= Work required =
Set down the listing below verbatim, but only from its first line through the line containing "weld_h = 0.22; // [0.21:0.01:0.25]".

= Provided data =
— begin —
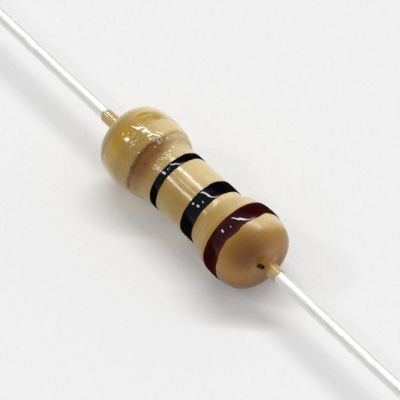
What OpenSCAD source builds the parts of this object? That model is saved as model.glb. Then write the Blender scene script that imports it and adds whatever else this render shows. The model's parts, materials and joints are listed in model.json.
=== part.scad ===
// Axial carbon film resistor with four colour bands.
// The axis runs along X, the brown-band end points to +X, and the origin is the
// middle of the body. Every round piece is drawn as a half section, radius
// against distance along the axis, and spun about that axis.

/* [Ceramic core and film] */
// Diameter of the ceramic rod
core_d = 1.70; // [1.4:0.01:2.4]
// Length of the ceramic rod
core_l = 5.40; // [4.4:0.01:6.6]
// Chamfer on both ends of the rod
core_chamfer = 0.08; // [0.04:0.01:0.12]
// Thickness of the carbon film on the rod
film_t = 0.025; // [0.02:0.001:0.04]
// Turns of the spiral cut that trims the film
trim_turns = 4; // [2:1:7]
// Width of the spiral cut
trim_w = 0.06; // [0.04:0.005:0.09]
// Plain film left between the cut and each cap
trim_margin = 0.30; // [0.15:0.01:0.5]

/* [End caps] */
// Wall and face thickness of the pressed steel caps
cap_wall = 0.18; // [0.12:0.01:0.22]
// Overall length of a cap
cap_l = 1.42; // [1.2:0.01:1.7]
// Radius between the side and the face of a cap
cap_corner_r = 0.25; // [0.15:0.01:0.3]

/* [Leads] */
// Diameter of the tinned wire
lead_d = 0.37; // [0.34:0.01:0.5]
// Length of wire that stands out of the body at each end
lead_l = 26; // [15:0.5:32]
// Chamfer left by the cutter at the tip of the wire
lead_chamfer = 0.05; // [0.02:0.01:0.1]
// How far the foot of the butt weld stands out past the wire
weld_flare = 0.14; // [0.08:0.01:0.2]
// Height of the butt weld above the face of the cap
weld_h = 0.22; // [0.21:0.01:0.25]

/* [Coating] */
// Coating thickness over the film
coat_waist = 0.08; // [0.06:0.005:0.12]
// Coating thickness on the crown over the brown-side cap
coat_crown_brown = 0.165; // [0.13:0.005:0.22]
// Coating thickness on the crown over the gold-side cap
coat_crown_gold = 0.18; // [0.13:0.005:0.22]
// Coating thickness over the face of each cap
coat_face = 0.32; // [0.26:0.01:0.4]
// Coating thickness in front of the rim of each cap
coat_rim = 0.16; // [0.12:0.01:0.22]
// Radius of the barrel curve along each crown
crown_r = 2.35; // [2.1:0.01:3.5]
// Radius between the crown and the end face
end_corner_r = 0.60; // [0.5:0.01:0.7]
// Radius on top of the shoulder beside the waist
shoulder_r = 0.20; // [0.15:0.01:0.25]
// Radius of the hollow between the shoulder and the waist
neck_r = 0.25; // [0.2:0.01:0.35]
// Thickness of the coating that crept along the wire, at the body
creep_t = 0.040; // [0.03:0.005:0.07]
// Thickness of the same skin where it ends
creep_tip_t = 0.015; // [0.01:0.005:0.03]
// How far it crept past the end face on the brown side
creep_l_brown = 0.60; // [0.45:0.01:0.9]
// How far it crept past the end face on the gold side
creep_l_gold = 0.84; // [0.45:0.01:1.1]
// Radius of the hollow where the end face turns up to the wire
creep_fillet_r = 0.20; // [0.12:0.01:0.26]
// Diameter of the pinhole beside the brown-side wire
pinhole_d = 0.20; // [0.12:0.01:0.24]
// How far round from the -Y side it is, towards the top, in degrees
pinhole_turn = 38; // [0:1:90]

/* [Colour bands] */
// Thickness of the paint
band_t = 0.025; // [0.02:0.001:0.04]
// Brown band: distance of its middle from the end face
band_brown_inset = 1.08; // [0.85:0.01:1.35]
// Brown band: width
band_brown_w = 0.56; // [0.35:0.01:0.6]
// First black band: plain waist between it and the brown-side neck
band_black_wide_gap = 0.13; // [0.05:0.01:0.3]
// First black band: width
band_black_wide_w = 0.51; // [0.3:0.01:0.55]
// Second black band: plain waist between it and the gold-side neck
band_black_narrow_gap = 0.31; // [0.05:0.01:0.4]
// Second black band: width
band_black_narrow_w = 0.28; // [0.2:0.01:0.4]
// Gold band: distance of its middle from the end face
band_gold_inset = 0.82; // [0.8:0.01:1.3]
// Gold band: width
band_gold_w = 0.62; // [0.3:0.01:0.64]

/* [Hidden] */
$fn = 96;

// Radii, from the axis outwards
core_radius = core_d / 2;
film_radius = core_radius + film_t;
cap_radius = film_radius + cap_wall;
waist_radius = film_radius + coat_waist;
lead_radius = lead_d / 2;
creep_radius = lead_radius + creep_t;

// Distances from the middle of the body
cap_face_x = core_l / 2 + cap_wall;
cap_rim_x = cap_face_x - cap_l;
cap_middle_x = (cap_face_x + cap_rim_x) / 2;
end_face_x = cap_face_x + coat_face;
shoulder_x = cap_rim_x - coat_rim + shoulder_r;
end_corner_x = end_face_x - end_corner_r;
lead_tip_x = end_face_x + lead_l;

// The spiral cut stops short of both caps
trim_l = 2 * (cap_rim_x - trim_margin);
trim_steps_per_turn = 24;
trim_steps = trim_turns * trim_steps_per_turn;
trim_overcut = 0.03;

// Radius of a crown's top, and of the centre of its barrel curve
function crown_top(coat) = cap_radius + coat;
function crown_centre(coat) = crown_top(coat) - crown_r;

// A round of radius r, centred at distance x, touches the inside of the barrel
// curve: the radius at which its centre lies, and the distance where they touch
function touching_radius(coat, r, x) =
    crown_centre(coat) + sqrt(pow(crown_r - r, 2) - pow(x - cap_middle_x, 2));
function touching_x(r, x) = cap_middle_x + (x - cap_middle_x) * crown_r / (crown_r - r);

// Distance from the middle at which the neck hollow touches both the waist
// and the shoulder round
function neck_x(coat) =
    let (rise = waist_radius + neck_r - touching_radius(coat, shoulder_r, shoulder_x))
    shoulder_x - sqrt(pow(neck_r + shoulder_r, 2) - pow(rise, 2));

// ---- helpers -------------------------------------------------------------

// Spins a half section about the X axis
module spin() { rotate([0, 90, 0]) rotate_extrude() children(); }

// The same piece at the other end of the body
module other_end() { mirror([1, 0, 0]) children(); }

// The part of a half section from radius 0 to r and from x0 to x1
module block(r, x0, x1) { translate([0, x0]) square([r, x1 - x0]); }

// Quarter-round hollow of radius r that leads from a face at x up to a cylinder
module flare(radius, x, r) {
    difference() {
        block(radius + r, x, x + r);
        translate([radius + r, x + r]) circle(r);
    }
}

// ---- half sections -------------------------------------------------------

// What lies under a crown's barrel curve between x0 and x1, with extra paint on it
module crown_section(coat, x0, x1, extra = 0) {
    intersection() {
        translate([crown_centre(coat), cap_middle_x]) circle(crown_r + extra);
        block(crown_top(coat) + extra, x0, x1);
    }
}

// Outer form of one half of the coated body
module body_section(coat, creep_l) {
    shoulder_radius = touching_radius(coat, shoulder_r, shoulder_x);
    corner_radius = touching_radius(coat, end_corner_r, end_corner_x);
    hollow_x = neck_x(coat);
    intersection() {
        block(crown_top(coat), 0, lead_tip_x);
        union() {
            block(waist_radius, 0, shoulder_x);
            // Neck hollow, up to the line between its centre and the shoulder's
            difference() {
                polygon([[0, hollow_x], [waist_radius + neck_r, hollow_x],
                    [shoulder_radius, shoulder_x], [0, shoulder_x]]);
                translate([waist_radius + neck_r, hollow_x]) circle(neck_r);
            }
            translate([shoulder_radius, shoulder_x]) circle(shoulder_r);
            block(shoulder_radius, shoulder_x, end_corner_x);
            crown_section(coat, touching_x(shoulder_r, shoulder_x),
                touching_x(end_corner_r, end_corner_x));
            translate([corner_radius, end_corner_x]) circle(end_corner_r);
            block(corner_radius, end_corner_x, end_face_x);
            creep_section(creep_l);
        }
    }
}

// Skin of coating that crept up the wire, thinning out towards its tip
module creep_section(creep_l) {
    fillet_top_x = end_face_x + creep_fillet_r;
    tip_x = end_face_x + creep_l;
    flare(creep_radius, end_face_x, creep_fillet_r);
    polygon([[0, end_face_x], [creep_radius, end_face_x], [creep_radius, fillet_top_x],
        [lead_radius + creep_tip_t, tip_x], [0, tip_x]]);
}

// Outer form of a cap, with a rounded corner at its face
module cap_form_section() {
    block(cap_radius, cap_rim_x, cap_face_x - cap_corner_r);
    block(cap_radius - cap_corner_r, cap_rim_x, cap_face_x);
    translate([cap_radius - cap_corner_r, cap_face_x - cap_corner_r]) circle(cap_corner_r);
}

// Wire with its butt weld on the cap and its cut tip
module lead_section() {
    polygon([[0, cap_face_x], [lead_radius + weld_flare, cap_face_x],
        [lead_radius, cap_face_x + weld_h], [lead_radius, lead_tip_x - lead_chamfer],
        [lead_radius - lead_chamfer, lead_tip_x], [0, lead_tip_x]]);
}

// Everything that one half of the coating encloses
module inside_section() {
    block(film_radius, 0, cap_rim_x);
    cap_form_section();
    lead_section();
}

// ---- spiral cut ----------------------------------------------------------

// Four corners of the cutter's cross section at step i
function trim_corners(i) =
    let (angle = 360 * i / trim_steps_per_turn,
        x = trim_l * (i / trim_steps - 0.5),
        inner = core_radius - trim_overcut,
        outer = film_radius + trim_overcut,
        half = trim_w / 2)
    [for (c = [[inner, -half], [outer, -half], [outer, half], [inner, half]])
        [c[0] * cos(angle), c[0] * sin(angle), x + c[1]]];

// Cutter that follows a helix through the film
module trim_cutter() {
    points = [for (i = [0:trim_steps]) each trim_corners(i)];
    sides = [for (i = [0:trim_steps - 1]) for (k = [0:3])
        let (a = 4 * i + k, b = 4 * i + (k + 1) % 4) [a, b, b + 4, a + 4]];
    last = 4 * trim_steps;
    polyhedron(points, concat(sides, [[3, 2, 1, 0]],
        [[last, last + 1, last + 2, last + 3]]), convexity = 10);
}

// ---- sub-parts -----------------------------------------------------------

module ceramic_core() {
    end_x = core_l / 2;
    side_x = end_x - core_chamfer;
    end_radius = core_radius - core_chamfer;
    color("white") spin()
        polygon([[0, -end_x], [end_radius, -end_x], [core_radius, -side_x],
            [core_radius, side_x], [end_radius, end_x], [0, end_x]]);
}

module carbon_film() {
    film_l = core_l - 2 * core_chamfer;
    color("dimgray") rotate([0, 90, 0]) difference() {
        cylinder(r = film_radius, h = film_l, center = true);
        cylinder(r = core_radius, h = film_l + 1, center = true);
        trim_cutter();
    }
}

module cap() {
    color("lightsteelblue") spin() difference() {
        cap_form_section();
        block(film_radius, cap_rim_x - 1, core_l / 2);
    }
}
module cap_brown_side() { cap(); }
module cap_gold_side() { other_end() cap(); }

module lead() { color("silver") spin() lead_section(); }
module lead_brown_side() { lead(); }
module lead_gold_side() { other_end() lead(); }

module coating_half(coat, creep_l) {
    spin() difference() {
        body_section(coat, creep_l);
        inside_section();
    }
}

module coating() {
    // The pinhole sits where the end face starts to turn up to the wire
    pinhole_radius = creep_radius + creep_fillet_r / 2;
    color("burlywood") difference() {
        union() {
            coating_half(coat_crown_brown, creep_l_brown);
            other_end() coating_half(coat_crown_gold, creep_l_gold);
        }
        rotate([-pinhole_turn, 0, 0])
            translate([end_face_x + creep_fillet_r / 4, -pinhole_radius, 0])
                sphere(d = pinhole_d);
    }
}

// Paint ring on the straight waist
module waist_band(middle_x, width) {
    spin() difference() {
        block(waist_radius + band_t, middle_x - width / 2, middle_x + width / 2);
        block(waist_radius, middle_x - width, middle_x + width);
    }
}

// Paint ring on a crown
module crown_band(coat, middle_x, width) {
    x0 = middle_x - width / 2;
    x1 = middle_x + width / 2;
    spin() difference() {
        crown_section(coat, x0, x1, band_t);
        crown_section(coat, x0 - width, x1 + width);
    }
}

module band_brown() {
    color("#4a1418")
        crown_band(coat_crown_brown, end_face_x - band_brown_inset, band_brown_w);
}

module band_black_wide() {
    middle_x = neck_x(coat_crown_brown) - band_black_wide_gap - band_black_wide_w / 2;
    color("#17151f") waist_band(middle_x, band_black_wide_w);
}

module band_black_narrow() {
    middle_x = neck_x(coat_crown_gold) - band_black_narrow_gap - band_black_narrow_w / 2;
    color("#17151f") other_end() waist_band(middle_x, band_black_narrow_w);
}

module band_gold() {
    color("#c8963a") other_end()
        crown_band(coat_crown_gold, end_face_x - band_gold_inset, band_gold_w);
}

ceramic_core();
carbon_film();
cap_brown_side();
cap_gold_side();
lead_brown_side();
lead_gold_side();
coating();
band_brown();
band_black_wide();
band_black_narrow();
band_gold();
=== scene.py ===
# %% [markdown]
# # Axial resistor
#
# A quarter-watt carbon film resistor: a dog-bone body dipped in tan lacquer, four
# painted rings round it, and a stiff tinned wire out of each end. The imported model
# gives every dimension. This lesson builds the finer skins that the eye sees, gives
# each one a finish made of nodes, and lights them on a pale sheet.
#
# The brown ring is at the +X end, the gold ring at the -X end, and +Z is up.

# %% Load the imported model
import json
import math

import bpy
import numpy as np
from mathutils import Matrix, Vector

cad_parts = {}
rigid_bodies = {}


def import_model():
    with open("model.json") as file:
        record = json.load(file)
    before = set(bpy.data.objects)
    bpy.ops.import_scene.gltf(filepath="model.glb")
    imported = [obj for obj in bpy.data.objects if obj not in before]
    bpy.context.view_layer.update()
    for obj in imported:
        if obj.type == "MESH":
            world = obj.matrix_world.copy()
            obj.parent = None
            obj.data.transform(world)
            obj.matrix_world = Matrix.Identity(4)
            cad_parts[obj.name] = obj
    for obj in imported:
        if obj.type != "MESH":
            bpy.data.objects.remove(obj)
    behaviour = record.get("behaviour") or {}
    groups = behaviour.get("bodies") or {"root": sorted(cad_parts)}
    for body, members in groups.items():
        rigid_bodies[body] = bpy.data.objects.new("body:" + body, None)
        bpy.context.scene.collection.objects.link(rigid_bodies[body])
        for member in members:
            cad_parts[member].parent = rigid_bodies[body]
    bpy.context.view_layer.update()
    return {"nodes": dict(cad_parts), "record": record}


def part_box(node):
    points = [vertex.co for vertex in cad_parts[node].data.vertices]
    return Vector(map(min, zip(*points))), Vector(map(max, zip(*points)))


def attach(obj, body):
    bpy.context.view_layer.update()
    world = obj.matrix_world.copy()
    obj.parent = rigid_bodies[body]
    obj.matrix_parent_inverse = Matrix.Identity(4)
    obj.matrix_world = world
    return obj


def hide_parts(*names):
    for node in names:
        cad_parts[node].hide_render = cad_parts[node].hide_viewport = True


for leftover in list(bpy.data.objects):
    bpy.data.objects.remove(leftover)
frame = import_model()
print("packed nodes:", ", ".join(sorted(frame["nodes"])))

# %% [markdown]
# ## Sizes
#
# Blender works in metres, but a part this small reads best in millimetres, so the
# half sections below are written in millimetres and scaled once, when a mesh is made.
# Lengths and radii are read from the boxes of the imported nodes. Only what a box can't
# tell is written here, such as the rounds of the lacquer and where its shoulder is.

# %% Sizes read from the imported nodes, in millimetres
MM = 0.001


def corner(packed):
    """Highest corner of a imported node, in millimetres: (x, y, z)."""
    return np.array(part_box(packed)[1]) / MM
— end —
= Exercise output =
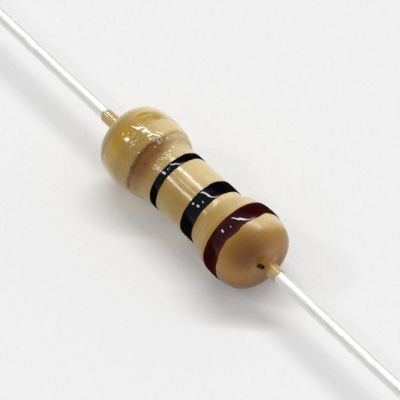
What OpenSCAD source builds the parts of this object? That model is saved as model.glb. Then write the Blender scene script that imports it and adds whatever else this render shows. The model's parts, materials and joints are listed in model.json.
=== part.scad ===
// Axial carbon film resistor with four colour bands.
// The axis runs along X, the brown-band end points to +X, and the origin is the
// middle of the body. Every round piece is drawn as a half section, radius
// against distance along the axis, and spun about that axis.

/* [Ceramic core and film] */
// Diameter of the ceramic rod
core_d = 1.70; // [1.4:0.01:2.4]
// Length of the ceramic rod
core_l = 5.40; // [4.4:0.01:6.6]
// Chamfer on both ends of the rod
core_chamfer = 0.08; // [0.04:0.01:0.12]
// Thickness of the carbon film on the rod
film_t = 0.025; // [0.02:0.001:0.04]
// Turns of the spiral cut that trims the film
trim_turns = 4; // [2:1:7]
// Width of the spiral cut
trim_w = 0.06; // [0.04:0.005:0.09]
// Plain film left between the cut and each cap
trim_margin = 0.30; // [0.15:0.01:0.5]

/* [End caps] */
// Wall and face thickness of the pressed steel caps
cap_wall = 0.18; // [0.12:0.01:0.22]
// Overall length of a cap
cap_l = 1.42; // [1.2:0.01:1.7]
// Radius between the side and the face of a cap
cap_corner_r = 0.25; // [0.15:0.01:0.3]

/* [Leads] */
// Diameter of the tinned wire
lead_d = 0.37; // [0.34:0.01:0.5]
// Length of wire that stands out of the body at each end
lead_l = 26; // [15:0.5:32]
// Chamfer left by the cutter at the tip of the wire
lead_chamfer = 0.05; // [0.02:0.01:0.1]
// How far the foot of the butt weld stands out past the wire
weld_flare = 0.14; // [0.08:0.01:0.2]
// Height of the butt weld above the face of the cap
weld_h = 0.22; // [0.21:0.01:0.25]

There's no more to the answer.